[Structured object records]
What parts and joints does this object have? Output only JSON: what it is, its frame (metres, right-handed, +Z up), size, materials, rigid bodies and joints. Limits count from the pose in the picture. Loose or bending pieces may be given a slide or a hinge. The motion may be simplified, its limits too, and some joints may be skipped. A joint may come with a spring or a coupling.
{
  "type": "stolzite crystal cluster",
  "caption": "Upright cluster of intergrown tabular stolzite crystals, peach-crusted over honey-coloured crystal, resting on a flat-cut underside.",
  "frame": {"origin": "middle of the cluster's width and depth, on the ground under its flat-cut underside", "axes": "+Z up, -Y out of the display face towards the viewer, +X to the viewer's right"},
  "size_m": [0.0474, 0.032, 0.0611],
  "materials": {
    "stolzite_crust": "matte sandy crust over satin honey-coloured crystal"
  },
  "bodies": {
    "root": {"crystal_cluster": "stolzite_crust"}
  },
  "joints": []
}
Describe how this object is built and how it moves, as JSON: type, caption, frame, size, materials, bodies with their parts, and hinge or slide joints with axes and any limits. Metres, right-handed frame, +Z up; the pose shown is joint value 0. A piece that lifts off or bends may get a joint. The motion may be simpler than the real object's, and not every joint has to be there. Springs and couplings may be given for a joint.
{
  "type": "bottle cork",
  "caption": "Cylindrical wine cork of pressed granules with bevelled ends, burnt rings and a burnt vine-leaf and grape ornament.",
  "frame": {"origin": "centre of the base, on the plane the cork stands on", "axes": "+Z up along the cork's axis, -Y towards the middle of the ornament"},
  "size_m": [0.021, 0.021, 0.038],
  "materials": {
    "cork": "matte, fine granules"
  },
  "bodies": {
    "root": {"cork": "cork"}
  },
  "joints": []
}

--

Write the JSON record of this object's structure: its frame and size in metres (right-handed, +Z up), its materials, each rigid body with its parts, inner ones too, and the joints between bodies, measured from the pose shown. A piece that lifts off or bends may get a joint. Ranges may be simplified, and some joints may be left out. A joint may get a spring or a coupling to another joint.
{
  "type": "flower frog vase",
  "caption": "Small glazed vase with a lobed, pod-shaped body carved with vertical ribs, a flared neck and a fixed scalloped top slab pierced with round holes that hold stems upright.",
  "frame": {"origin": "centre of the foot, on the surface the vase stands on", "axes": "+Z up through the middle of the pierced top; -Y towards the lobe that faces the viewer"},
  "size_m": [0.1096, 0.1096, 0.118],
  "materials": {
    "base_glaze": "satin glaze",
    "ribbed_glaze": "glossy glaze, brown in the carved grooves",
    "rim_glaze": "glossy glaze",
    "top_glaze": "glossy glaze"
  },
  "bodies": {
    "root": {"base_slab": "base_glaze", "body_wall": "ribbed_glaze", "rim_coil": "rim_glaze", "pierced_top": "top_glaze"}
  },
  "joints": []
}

...

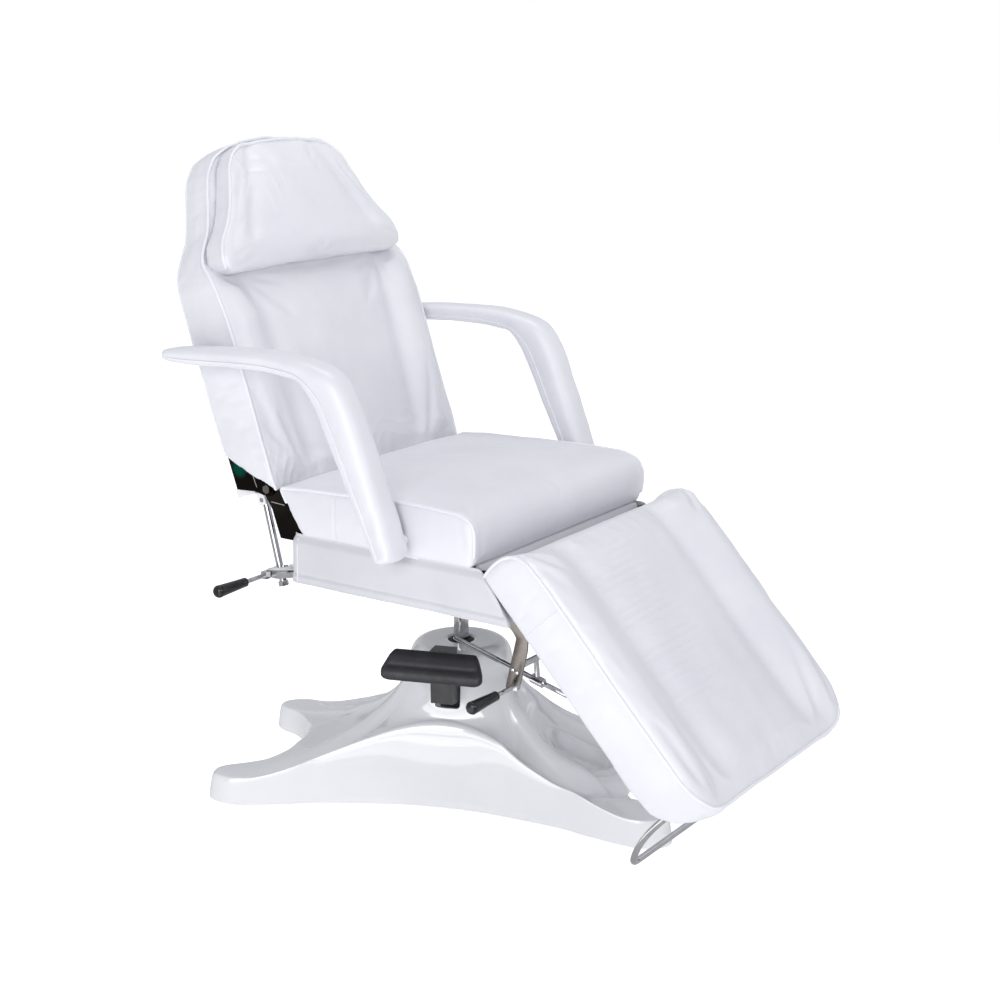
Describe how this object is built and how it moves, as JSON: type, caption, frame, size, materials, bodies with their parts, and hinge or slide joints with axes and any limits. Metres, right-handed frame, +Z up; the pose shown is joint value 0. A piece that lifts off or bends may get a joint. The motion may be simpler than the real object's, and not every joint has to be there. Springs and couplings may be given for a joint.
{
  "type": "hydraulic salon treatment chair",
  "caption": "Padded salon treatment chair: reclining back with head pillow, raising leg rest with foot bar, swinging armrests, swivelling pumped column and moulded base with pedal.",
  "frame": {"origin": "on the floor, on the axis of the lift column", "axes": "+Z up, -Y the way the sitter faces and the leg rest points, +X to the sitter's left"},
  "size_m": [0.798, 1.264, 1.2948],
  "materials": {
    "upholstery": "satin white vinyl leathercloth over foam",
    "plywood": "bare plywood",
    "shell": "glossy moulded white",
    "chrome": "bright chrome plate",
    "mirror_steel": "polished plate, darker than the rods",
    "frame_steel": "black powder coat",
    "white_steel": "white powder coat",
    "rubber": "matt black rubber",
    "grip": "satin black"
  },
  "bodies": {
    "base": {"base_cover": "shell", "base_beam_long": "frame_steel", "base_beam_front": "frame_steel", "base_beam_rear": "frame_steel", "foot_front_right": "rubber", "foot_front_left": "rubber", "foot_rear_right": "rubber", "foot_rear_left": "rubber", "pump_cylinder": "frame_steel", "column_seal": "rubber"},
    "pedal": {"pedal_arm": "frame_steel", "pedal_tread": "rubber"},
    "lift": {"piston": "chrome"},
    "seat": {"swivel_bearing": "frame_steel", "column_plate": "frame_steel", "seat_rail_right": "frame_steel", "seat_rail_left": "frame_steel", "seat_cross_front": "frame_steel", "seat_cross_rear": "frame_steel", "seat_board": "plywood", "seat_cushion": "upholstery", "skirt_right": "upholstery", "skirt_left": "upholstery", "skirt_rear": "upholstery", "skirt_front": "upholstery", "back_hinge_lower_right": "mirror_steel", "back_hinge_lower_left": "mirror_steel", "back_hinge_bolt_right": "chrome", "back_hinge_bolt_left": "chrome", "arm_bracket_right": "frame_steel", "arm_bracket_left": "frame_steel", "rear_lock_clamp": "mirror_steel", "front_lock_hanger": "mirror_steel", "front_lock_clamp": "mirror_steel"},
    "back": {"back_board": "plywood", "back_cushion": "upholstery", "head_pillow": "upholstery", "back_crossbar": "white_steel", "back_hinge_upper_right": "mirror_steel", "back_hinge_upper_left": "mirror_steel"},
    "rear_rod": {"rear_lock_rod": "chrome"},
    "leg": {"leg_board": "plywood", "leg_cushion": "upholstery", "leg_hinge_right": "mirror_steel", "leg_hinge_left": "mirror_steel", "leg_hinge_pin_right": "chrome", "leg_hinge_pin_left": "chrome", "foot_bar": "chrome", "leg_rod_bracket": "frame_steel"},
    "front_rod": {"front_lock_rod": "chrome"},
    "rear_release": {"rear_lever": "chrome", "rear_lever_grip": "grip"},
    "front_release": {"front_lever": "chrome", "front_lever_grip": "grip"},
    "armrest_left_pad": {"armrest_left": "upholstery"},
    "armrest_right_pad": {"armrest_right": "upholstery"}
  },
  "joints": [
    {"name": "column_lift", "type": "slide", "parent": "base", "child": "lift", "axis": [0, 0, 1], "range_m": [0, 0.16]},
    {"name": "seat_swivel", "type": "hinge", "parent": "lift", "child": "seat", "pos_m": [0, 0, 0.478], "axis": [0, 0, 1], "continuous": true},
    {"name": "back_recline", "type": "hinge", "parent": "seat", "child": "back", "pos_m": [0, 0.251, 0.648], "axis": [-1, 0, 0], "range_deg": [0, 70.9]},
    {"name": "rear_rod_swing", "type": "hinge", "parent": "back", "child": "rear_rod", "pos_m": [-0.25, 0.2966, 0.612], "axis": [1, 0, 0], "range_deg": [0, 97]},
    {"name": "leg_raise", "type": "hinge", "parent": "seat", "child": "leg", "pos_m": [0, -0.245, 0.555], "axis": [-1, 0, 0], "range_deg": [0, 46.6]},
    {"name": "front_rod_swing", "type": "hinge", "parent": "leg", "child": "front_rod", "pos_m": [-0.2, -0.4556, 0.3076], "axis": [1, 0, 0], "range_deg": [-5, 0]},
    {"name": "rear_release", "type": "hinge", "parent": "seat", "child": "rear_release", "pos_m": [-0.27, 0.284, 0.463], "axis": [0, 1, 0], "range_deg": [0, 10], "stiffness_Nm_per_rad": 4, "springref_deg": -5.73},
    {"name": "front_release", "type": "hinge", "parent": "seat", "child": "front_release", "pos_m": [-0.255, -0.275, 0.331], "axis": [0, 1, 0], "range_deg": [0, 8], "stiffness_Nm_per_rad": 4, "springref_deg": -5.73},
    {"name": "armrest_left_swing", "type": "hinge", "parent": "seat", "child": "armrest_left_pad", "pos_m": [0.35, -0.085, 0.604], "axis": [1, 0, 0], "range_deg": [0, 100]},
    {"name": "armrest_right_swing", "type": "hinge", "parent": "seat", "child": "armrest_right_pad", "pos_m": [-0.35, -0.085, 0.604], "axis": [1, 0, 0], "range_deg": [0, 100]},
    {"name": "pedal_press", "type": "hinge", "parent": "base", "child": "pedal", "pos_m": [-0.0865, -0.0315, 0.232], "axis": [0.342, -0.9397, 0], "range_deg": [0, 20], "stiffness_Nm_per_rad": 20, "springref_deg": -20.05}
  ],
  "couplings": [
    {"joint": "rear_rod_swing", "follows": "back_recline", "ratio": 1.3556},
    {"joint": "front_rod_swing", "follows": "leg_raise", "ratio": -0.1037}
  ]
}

[Request]:
Look through the material above and pick out each line holding the word "from".

[Response to this task]:
What parts and joints does this object have? Output only JSON: what it is, its frame (metres, right-handed, +Z up), size, materials, rigid bodies and joints. Limits count from the pose in the picture. Loose or bending pieces may be given a slide or a hinge. The motion may be simplified, its limits too, and some joints may be skipped. A joint may come with a spring or a coupling.
Write the JSON record of this object's structure: its frame and size in metres (right-handed, +Z up), its materials, each rigid body with its parts, inner ones too, and the joints between bodies, measured from the pose shown. A piece that lifts off or bends may get a joint. Ranges may be simplified, and some joints may be left out. A joint may get a spring or a coupling to another joint.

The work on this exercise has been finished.